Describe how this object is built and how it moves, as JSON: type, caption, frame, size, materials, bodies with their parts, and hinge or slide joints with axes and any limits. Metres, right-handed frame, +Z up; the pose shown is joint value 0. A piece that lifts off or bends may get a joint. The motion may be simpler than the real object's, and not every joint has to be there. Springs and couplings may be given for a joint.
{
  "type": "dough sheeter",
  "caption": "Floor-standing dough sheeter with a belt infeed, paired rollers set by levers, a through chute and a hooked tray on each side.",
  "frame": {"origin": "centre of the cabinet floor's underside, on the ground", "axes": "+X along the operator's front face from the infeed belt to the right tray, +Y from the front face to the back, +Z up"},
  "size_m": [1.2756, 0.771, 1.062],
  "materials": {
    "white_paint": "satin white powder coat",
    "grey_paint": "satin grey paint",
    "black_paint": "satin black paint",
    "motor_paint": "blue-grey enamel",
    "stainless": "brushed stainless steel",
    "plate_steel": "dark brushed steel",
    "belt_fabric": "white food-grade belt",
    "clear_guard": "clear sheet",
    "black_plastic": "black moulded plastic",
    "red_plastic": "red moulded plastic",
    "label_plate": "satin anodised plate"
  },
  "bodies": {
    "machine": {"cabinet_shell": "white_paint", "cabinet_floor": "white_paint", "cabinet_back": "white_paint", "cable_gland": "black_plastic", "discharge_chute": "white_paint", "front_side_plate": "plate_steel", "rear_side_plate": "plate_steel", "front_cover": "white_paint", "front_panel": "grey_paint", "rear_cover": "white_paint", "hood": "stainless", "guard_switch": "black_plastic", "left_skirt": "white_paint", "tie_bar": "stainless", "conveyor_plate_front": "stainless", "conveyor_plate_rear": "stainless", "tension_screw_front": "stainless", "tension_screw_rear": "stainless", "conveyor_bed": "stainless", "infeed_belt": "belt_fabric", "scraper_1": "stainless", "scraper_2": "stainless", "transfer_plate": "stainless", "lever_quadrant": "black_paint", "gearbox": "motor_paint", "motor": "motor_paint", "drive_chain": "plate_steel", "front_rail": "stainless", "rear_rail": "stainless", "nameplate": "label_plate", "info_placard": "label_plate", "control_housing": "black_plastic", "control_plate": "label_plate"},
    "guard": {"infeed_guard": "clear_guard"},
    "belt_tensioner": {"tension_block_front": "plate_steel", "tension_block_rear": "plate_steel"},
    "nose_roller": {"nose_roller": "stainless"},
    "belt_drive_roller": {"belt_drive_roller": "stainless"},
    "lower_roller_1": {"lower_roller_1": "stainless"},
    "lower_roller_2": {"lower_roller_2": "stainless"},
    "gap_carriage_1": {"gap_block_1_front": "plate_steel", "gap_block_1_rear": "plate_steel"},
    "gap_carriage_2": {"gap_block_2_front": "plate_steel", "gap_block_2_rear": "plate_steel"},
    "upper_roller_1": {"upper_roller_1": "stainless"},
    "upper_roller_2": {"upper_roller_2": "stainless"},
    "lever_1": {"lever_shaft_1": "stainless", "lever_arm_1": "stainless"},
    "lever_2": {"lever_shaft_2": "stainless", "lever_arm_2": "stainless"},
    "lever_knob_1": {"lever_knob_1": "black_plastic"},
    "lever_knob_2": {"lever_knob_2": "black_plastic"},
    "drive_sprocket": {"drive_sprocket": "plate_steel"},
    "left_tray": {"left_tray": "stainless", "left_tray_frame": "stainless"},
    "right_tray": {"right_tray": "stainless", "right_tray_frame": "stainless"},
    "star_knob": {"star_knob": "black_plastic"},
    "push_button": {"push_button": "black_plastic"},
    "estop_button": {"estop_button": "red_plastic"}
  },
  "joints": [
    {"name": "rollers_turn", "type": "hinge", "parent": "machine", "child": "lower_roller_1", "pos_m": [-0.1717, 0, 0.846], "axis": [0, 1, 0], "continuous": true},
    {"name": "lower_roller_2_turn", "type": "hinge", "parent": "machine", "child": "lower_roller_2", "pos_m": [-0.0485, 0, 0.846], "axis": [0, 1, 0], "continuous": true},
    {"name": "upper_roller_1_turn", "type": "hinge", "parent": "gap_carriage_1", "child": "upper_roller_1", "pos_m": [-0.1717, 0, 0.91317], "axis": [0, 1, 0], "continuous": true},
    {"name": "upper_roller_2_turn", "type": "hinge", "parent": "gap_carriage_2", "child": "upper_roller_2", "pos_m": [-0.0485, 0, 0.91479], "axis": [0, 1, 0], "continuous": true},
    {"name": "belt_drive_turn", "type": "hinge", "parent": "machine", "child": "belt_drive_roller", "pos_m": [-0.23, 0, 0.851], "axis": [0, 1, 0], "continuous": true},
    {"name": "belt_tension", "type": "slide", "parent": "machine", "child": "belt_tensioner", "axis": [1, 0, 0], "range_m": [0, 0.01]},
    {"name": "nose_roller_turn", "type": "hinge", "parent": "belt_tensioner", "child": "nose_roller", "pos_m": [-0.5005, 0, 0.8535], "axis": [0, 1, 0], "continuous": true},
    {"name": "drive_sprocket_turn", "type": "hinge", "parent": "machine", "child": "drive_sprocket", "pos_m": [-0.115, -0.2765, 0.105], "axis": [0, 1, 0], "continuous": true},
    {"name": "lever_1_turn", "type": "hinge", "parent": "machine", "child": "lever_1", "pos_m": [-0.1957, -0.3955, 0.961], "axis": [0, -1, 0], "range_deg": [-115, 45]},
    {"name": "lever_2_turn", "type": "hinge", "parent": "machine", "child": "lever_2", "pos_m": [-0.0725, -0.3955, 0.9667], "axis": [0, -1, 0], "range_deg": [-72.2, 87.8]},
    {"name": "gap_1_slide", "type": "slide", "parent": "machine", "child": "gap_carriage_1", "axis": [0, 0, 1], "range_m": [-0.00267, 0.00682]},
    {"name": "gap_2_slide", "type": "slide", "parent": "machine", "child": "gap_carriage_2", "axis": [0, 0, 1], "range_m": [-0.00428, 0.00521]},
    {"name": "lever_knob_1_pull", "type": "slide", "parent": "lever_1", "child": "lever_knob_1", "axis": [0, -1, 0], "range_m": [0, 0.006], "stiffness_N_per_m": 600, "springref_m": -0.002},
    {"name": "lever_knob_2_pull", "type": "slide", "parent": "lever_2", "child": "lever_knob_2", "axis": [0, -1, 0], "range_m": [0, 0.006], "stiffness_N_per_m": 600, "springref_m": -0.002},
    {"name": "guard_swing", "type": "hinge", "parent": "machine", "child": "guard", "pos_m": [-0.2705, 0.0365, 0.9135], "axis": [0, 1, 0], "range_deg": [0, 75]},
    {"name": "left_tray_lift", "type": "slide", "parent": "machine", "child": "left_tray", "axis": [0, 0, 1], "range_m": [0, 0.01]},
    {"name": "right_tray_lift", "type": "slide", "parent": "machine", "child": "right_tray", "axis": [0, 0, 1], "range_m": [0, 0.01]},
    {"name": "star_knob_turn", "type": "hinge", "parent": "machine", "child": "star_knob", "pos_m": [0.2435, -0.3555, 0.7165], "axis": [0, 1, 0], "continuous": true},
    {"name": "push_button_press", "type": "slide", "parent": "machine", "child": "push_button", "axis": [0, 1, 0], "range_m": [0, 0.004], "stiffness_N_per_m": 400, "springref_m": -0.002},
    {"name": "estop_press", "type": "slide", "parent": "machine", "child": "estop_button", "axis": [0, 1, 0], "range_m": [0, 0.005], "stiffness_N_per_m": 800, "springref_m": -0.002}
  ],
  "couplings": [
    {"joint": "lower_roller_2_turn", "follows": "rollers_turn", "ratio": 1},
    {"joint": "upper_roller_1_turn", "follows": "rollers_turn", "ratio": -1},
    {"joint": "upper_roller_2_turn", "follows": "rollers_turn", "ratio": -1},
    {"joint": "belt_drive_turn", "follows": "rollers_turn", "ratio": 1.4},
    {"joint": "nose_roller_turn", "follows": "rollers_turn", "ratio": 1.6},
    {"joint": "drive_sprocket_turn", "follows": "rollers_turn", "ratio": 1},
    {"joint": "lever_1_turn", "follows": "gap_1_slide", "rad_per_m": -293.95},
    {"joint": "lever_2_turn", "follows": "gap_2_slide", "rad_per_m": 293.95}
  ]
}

--

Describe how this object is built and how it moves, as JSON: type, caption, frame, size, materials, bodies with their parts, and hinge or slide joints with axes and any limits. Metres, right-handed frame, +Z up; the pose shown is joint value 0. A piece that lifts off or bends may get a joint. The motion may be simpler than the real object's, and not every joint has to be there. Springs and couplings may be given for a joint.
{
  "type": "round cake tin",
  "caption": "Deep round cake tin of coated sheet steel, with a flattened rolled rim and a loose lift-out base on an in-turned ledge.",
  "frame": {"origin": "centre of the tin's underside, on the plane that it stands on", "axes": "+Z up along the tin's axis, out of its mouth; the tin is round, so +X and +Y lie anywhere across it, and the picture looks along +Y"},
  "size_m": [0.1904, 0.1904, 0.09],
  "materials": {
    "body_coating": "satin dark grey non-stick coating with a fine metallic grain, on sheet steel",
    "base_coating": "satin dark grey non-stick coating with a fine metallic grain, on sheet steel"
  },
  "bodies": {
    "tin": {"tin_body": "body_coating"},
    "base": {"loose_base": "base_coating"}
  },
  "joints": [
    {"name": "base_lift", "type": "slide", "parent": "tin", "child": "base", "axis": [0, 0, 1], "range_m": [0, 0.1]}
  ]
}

| Exercise goal |
Find every line above that contains the word "axes", and return each one.

| The completed task |
Describe how this object is built and how it moves, as JSON: type, caption, frame, size, materials, bodies with their parts, and hinge or slide joints with axes and any limits. Metres, right-handed frame, +Z up; the pose shown is joint value 0. A piece that lifts off or bends may get a joint. The motion may be simpler than the real object's, and not every joint has to be there. Springs and couplings may be given for a joint.
  "frame": {"origin": "centre of the cabinet floor's underside, on the ground", "axes": "+X along the operator's front face from the infeed belt to the right tray, +Y from the front face to the back, +Z up"},
Describe how this object is built and how it moves, as JSON: type, caption, frame, size, materials, bodies with their parts, and hinge or slide joints with axes and any limits. Metres, right-handed frame, +Z up; the pose shown is joint value 0. A piece that lifts off or bends may get a joint. The motion may be simpler than the real object's, and not every joint has to be there. Springs and couplings may be given for a joint.
  "frame": {"origin": "centre of the tin's underside, on the plane that it stands on", "axes": "+Z up along the tin's axis, out of its mouth; the tin is round, so +X and +Y lie anywhere across it, and the picture looks along +Y"},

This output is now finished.